Hedda Gabler
- By Henrik Ibsen
- Adapted by Andrew Upton
- Directed by Christopher Henley
- Produced by Washington Shakespeare Company
- Reviewed by Tim Treanor
“Love is a way to sweeten obligation,” says Hedda Gabler (Heather Haney), the anti-Valentine. In Washington Shakespeare Company’s fiercely ambitious production of Ibsen’s 19th-century classic, love and obligation are at war and the winner is death.
The most significant contribution adapter Upton adds to the text is the imposition of naturalistic dialogue: halts, awkward pauses, simultaneous speeches. Aside from asking them to declaim while riding a unicycle, this is about the most difficult thing a playwright can require of actors. When it works – as it does, brilliantly when Hedda confronts, and then comforts, an old lover (Adam Jones Segaller) early in Act two – it is a thing of beauty, and it melts our hearts. When it doesn’t – as it doesn’t, unfortunately, in the scene between Hedda’s aunt-by-marriage (Martha Karl) and the maid (Caitlin Smith) at the very top of the play – it takes us directly out of the play, and back to the dreary, baleful February night awaiting us.
This maddening parade of brilliant touches followed by clunkers infects the entire production. Karl and Smith, their faces hidden by fans, periodically moor themselves on the periphery of the stage, repeating phrases or sounds suggested by dialogue. The effect is eerie, and it reinforces the claustrophobia which afflicts Hedda’s universe. On the other hand, the production uses a standard device – dimming the lights, and playing a minor piano chord – to show the passage of time, and in wretched excess. The amount of time which is supposed to pass during these mini-concertos appeared to me to average about four minutes, and by the tenth repetition the device verged on parody.
The best news of this production is the bravura breakthrough performance by Haney as the title character. Previously confined to smaller supporting roles (in her last WSC production, she delivered stage directions, sometimes in French) Haney here shows great range and precision in successfully presenting one of the most complex women in classical theater.
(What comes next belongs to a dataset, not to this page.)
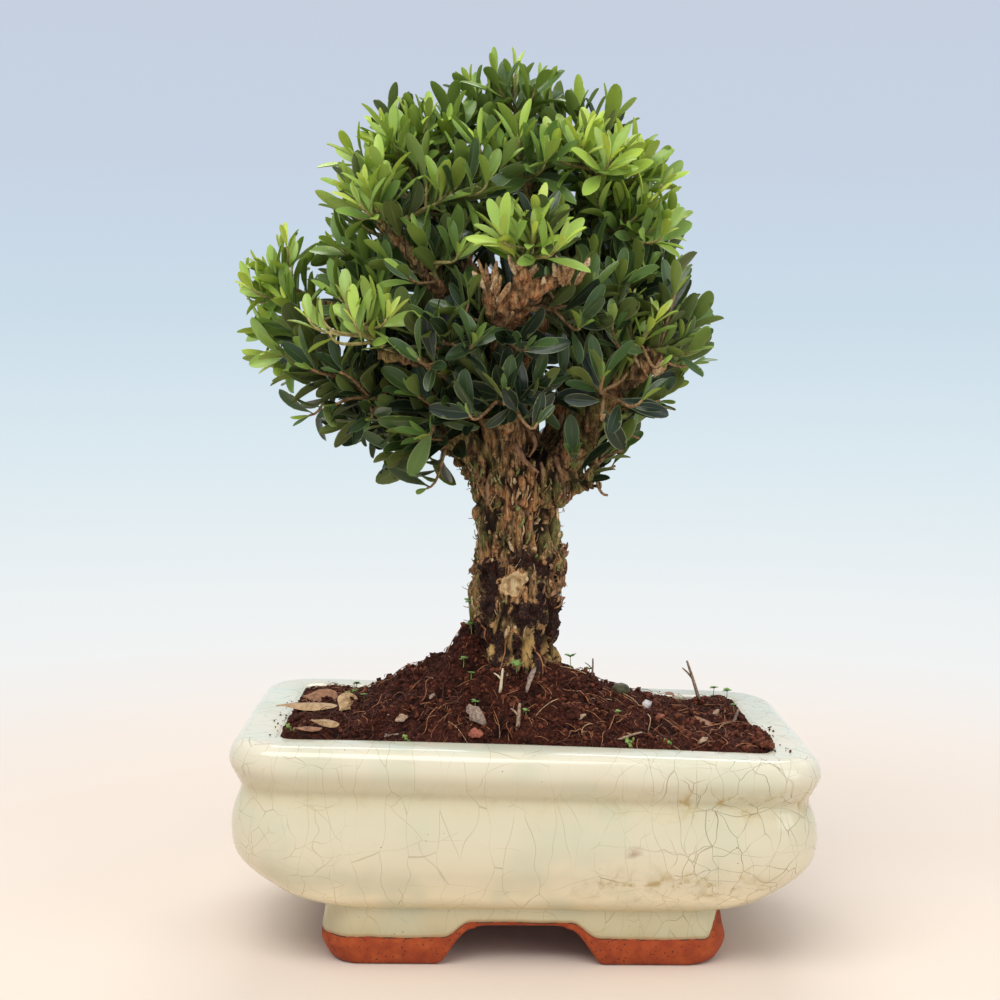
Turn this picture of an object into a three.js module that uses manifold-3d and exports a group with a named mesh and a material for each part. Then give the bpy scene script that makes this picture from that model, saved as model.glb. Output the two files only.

In Upton’s reimagining of the piece, Hedda is a huge engine of calculating self-interest – “a machine on top of an animal,” as Anthony Burgess once said of Napoleon – whose human terror and despair is glimpsed only briefly toward the end of the play. Haney’s Hedda, snarling, rapacious, seductive, witty, and yet a realist whose regret over the choices she made flash through occasionally, ignites the stage every time she opens her mouth.
The second pleasing revelation is the performance of Frank Britton as the übercynical Judge Brack. Britton has hitherto played men of mild decency and dignity with great success, but has not shown terrific range on stage. Here, he gives a crackling performance as a man whose photo would appear next to a dictionary definition of judicial misconduct, reminding us of how much fun it is to be evil. He is obviously ready for the full range of dramatic roles.
This is not to suggest that Haney’s and Britton’s were the only fine performances. We’ve come to expect excellence from Kathleen Akerley, Daniel Eichner and Segaller (who electrified the stage in Rorschach’s Kit Marlowe), and we get it.
In brief, Hedda Gabler is the story of a beautiful woman who has decided to marry Jorgen Tesman (Eichner), an academic of limited skill and ambition who adores her, rather than his brilliant, drunken colleague Lovborg (Segaller), who actually loves her. Tesman, a historian who spent most of his honeymoon doing field work, is desperate for a University appointment so that he can continue to keep Hedda in the style to which she would prefer to become accustomed. Lovborg, who has thrown off the drink with great difficulty, has (with a lover and silent partner played by Akerley) written a fabulously successful treatise and is ready to introduce an even more significant work. Hedda, recognizing that her old lover is a threat to her new husband’s prosperity, reintroduces Lovborg to the sauce, and after that the bad things happen.
Eichner, Segaller, Akerley, Britton, and especially Haney bubble and crackle with mischief and misery – except when the lights go down, we hear the piano chord and, dammit, there’s another eighteen-minute gap. When the production doesn’t get in the way of the performances, Hedda Gabler is almost riveting – but then there is some annoying snafu, and we lose track: there is no toe in Jorgen Tesman’s sock, or Segaller, for no apparent reason, is wearing a see-through shirt, or someone misses a light cue and we watch the last five minutes of the first act with the house lights up.
Ah, well. “A man’s reach should exceed his grasp,” Robert Browning said, “or what’s a heaven for?” Director Henley, reaching for heaven, has landed somewhere closer to earth, but has nonetheless managed to wrestle some wonderful performances out of the process.
- Running Time: 2:10, including one intermission.
- When: thru March 9. Thursdays through Saturdays at 8; Saturdays and Sundays at 2.
- Where: Clark Street Playhouse, 601 S. Clark Street, Crystal City, VA.
- Tickets: Thursday tickets are $25; Friday and Sunday tickets are $30; Saturday evening tickets are $35; and Saturday afternoon tickets are PWYC.